The production of LNRSs has triggered an urgent demand for high-quality ecological baseline mapping at the landscape scale — a demand that existing national datasets struggle to meet. The national Land Cover Map, produced by the UK Centre for Ecology and Hydrology, provides broad habitat classification but lacks the resolution required for planning-level decisions. Phase 1 Habitat Survey data, where it exists, is often decades old. The gap between what LNRSs need and what current geospatial products provide is substantial.

For geospatial firms with ecological mapping capabilities — particularly those combining field survey data with machine learning-driven remote sensing classification — the LNRS programme represents a significant and sustained commissioning opportunity. More strategically, the organisations that produce the most authoritative ecological mapping layers for LNRS purposes will effectively be setting the geographic framework within which all future development in those areas is assessed. The influence embedded in that position should not be underestimated.

4. Thirty-Year Habitat Management Monitoring Is an Earth Observation Opportunity

One of the most consequential — and underappreciated — geospatial dimensions of Biodiversity Net Gain is the monitoring obligation. Off-site biodiversity gain sites must be managed and monitored for a minimum of thirty years. Local planning authorities are responsible for ensuring compliance, but they have neither the staff nor the budget to conduct annual field surveys of every registered site. The solution, almost inevitably, is remote monitoring — and the most scalable form of remote monitoring at landscape scale is satellite and aerial earth observation.

Commercial satellite constellations now offer sub-metre resolution multispectral imagery with revisit frequencies of days rather than weeks. Machine learning models trained on habitat classification tasks can, with appropriate ground-truthing, detect changes in vegetation structure, species composition proxies, and land management regime with increasing reliability. The combination of these capabilities with the long-term monitoring obligations created by BNG legislation is precisely the kind of recurring revenue model that earth observation firms have been seeking.
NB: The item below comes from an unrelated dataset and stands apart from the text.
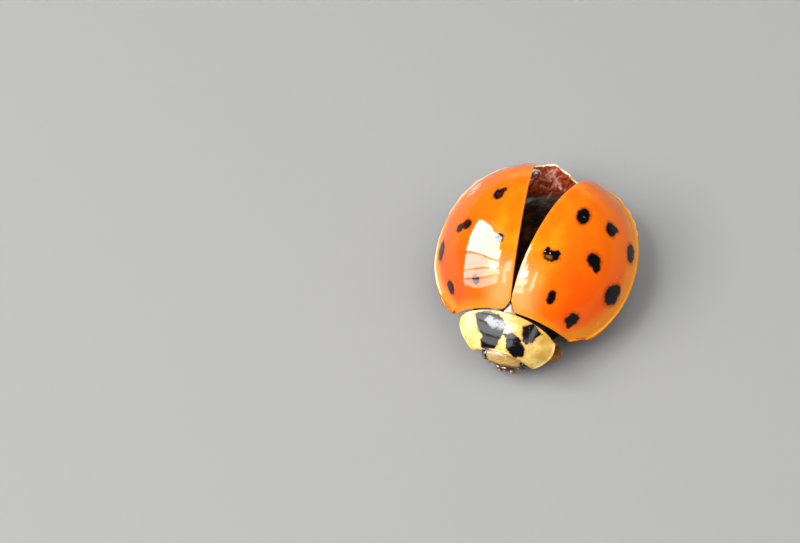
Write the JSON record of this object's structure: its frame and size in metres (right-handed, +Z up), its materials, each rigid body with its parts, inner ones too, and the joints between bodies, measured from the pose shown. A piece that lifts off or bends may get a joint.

The technical challenges are real: distinguishing genuine habitat improvement from superficial vegetation change requires careful model design, and the thirty-year obligation means that monitoring methodologies must remain consistent across technology generations. But the commercial logic is compelling. Every hectare of registered biodiversity gain site is a monitoring contract waiting to be structured.

5. Whoever Builds the Authoritative Ecological Data Platform Will Hold Extraordinary Market Power

The deepest structural consequence of Biodiversity Net Gain for the geospatial sector is the question of platform dominance. The framework has created a need for an integrated ecological data environment: a platform that holds habitat baseline records, tracks biodiversity unit allocations, monitors gain site conditions, and provides planning authorities with a real-time view of the ecological ledger within their jurisdiction.

No such platform currently exists at national scale. Natural England's registers are important but limited in their spatial functionality. Local authority GIS systems are fragmented and inconsistent. The private market has produced a number of competing ecological data products, but none has achieved the network effects required to become the de facto standard.

The parallel with the land and property data market is instructive. The organisation that built and maintained the most authoritative property data platform in Britain — and the data standards it embedded — shaped how an entire sector operated for a generation. The ecological data market is at a comparable inflection point. Developers, landowners, lenders, insurers, and planning authorities all need reliable ecological location intelligence. The firm, consortium, or public body that establishes the trusted, interoperable platform for that intelligence will hold a position of considerable and durable influence over where Britain builds, what it protects, and how it accounts for the natural world it consumes.